The rough upshot of the latest MBS data is that GP revenue is up 16%, or $83 million, on April last year, made up of $328 million in face-to-face (F2F) consults – which is nearly $100 million down on April last year – more than offset by $219 million in telehealth consults.
The top-line figure came as a shock to a lot of people because survey data, and anecdotal data, in the lead up was suggesting that general practice was suffering considerably from less overall patient numbers, specially in F2F, but also combined with telehealth.
When our sister publication, The Medical Republic, published the data a week ago we got push back from quite a few GPs who were frustrated with the message the data seemed to be sending: not only is general practice OK, it’s doing better than last year!
Surveys from both The Medical Republic and Australian Doctor consistently suggested that just over 50% of practices were experiencing falls of more than 20% of revenue across March and April. These surveys are imperfect in that they would tend to self-select for practices feeling the most pain, so the 50% figure might easily be too high. But there are many reasons to suspect that if not 50%, it is still a significant number, maybe more than 20%.

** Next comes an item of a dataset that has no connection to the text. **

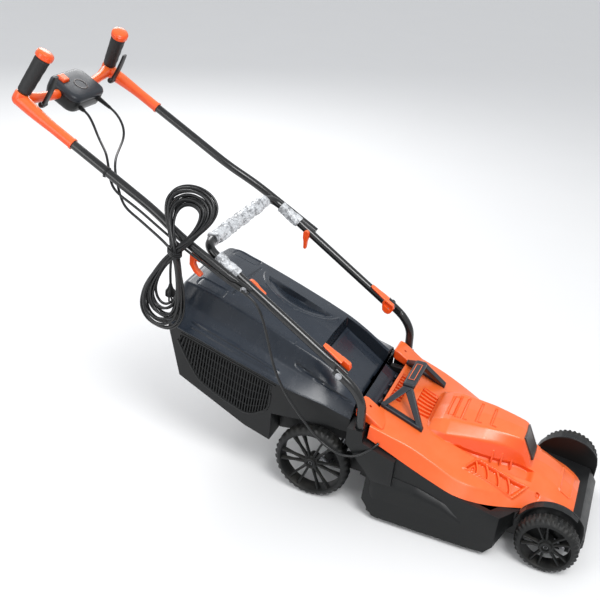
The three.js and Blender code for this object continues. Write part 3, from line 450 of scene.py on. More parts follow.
def box(name, x0, x1, y0, y1, z0, z1):
    only()
    centre = at((x0 + x1) / 2, (y0 + y1) / 2, (z0 + z1) / 2)
    size = ((x1 - x0) * MM, (y1 - y0) * MM, (z1 - z0) * MM)
    bpy.ops.mesh.primitive_cube_add(size=1, location=centre, scale=size)
    piece = bpy.context.active_object
    piece.name = name
    bpy.ops.object.transform_apply(location=True, rotation=True, scale=True)
    return piece


def frame_of(direction):
    """Two directions square to one another and to the given one."""
    along = Vector(direction).normalized()
    side = Vector((1, 0, 0)) if abs(along.x) < 0.8 else Vector((0, 1, 0))
    first = (side - along * side.dot(along)).normalized()
    return along, first, along.cross(first)


def outwards(first, second, angle):
    return first * math.cos(angle) + second * math.sin(angle)


def turned(name, start, end, profile, steps=32, shape=None):
    """A turned piece from start to end; the profile is (share of the length, radius) points."""
    start, end = Vector(start), Vector(end)
    along, first, second = frame_of(end - start)
    length = (end - start).length
    rows = []
    for share, radius in profile:
        ring = []
        for i in range(steps):
            angle = 2 * math.pi * i / steps
            reach = radius * (shape(angle, share) if shape else 1.0)
            ring.append(tuple(start + along * (length * share) + outwards(first, second, angle) * reach))
        rows.append(ring)
    return skin(name, rows)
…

Let’s say 25% of practices are losing 30% of revenue on average. That would convert from April 2019 to about $30 million in revenue we might expect to see as a drop. But we’ve seen a $83 million increase. So $113 million is flowing from some practices across the country and landing either in other practices who have their act together on telehealth, or, in bigger corporates who already were set up for telehealth and rapidly found themselves at a big advantage. Or, worse, maybe the money has flowed to technology-based telehealth groups which were already doing business without MBS items and once they got MBS approved, they got a rocket boost.
There might also be some other complications. It was anticipated influenza vaccination appointments in April might make up for the shortfall in regular visits, and a record 7.1 million flu shots that have been administered so far this year. If we assume each one began with a billed telephone call with a GP, we might end up with a new shock when we see the May MBS figures. April just got topped up with a telehealth and fear of COVID-19, conflated-with-flu, fuel-injected sugar hit. May numbers could reveal a drop.

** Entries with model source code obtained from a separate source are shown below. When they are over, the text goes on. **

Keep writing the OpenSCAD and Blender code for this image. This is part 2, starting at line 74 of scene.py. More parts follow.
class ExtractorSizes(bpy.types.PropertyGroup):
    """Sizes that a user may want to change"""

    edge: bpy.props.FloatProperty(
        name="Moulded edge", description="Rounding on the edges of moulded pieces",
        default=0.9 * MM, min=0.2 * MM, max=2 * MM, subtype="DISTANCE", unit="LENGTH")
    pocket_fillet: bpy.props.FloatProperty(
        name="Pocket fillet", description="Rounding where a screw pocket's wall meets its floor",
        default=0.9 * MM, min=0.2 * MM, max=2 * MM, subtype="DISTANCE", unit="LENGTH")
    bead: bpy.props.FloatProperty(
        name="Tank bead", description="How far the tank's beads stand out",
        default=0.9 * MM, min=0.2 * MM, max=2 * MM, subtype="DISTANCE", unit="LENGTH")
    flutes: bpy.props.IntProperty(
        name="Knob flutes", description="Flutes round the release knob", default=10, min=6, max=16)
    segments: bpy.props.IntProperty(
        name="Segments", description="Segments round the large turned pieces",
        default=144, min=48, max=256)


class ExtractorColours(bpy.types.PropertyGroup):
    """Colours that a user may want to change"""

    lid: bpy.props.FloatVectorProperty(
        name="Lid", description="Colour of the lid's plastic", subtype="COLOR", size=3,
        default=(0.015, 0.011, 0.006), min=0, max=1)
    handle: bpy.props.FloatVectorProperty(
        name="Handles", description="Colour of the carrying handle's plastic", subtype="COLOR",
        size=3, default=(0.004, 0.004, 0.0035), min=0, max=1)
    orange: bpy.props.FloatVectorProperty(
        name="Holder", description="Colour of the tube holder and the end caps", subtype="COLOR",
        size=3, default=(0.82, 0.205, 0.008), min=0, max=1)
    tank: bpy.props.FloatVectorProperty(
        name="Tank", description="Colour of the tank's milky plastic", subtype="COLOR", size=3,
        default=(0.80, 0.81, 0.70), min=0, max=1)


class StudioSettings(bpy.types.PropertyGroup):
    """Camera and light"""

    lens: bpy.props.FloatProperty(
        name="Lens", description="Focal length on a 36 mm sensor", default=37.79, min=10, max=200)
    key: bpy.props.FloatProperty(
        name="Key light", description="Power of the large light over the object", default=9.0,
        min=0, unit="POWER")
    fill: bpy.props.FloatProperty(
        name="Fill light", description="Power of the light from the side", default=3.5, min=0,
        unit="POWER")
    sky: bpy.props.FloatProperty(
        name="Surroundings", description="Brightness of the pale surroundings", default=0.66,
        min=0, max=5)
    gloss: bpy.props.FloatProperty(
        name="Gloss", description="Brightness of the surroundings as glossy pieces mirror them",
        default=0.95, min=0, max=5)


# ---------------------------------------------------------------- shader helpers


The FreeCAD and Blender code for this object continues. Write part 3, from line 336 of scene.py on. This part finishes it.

But the fact remains that no matter how much April surprised, there are definitely winners and losers, and it seems unlikely the loser column is a small one.

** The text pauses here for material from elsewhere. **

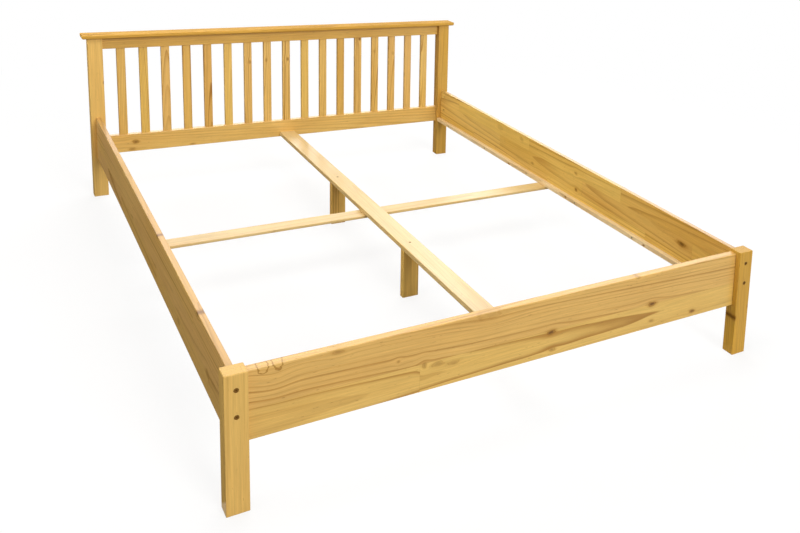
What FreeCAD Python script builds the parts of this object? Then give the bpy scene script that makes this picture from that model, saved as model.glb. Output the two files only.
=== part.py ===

The government knows exactly how this money is flowing. It could, theoretically, classify practices by size, and maybe add a column or two for those telehealth technology groups which are now beavering away at MBS revenue, and perhaps also after-hours providers which have morphed into 24-hour providers, and let us know exactly what is going on.
We’ve asked the government for that data so we’ll see what it says. As far as we can tell, nothing confidential would be revealed by such an analysis. It may even help everyone understand what is going on, and it likely would help the government understand what it is probably doing to small-to-medium practices – which we suspect is killing them off accidentally with the current telehealth regime.
If, as you might suspect, those practices which are well-capitalised, organised and pre-set up with a telehealth infrastructure, are creaming all the revenue growth we’ve seen, in April, while less-organised and less-capitalised smaller practises are losing out on the telehealth bonus, is that fair?
Are we OK if we are accidentally destroying the small-to-medium general practice sector?
I doubt the government would be, especially because a big component of this vital community group of practices are rural.
The federal government probably needs to start analysing the data that only it has, and see if it needs to provide a little more help to those practices that were always going to suffer under this current telehealth regime.
If it doesn’t, we might lose a large proportion of what is a vital part of the spectrum of GP practices. Given the effect is likely to be amplified in rural areas, that might be very hard to recover from.